Besides going bankrupt, utilities are also just changing. CCAs are changing the dynamic, while distributed generation is changing the way we use energy. We need to make sure those systems are resilient, both to climate impacts and to cyberattack. The more we distribute our energy systems, the more vulnerable they are.
Mitigation and resilience go hand in hand. California is not going to be able to reach our climate goals or show leadership as a state without resilient systems. By 2050, Los Angeles will go from having an average of four and a half days per year over 97 degrees to having more than 30. Heatwaves will cause two to three times as many deaths in the state. We will see a two-thirds decline in our water supply statewide, which will have a huge impact on Southern California in particular. In terms of fires, we’re looking at a 70 percent increase in burn area. That’s why this conversation about where we build and don’t build becomes more important: If we keep pushing into the wildlife-urban interface (WUI), then we’ll keep upping that risk.

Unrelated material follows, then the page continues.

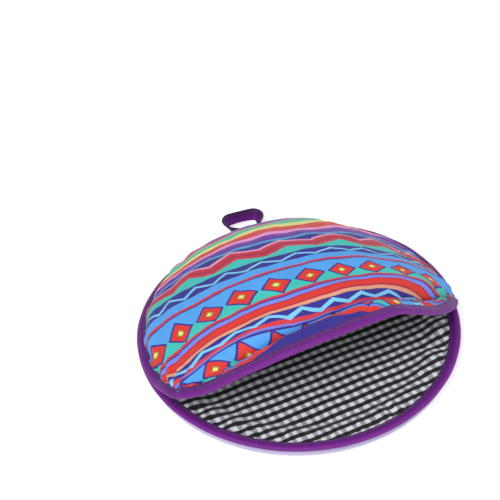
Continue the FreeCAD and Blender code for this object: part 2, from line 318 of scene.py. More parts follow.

We are focused on building resilience into everything the state does. That means thinking about how we spend money on infrastructure and highways, as well as on our own buildings and our systems. We’re also focused on helping others do the same. At this point, anyone doing place-based investment needs to be thinking about climate impacts, so that we’re not spending again and again on emergency services and rebuilding.
My role is to incorporate all these ideas into larger questions about planning. A big goal of this administration is to bring climate into the discussion about sustainability in the state, instead of keeping it as a separate environmental initiative.
At OPR, we run the Integrated Climate Adaptation and Resiliency Program (ICARP), an interagency program on resilience. Part of ICARP is the Adaptation Clearing House, which is an important resource that collects all the different agencies’ data on climate change impacts. You can look at a corridor and see the fire risk, flooding risk, heat projections, etc., and incorporate all of that into your climate planning. We were also involved in the development of UrbanFootprint with Peter Calthorpe, which offers an even more granular, parcel-by-parcel look at climate risks as well as zoning.
We know that these issues are integrated, and we need collaborative solutions. Nobody has the answer. These problems are really hard, and to a certain extent, new. We are learning all the time about what’s actually working or not working on the ground—what does or doesn’t pencil out, what is or isn’t doable, and where there are pressure points that actually need public-sector intervention. And we need your support in figuring this out.
Q&A- TPR: California is a state of 40 million people—almost the size of the entire East Coast—and all the responsibilities you’ve described fall on just a few people in Sacramento, who, curiously, are mostly from the Bay Area. There is a honest desire on the Governor’s part to have a statewide perspective, but the absence of Southern California perspectives in the capitol portends political trouble.
One example of governing from within a Bay Area bubble appears to be how housing affordability is being addressed by legislature with the apparent support of the Governor.
Reading of the deliberations on SB 50 and SB 4, it appears that the state legislature is acting much like a local planning and zoning agency—trading waivers from residential upzoning legislation in return for votes, and usurping the authority of local planning agencies in cities like Los Angeles (a city of some 4 million inhabiting 470+ sq. miles) in the name of affordability. And Yet, as legislators vote to “increase housing supply”, a host of IPOs are coming to market in the Bay Area that are going to quickly create thousands of millionaires who will buy up all that newly upzoned, high density development in a nanosecond.
How is the Office of Planning and Research going to bring some sense to the conversation about housing affordability?
Kate Gordon: The Governor has not endorsed SB 50 as yet, although he generally supports bills that will dramatically increase housing supply.
There is a tension here because we have a responsibility, as the Governor’s office, to look at the entire state and think about how we are getting to 50 million by 2050. How is that growth going to happen? Where is it going to happen? How do we get more units built in an appropriate way, without shutting a ton of people out? How do we maintain a balance between local involvement and the reality that the state needs to grow more sustainably? I don’t have the answer to those questions.
You’re right about the administration’s Bay Area focus, and we’re trying to adjust for it. The Governor feels strongly that because the Legislature is so urban—40 percent of the Legislature is from LA County—the Executive Branch has a responsibility to look out for the other parts of the state. So, there is a lot of focus on the often-ignored Central Valley, Inland Empire, and other areas that have gotten much less attention from the state over the last eight years. We feel a responsibility to do that—not least in order to maintain our climate goals of lowering VMT, which means infill and conservation. We feel strongly that those are the two sides of the coin, and we feel strongly about resilience, because we pay when things burn down or flood.
This tension is challenging, and my only answer for you is that we’re trying to maintain a balance.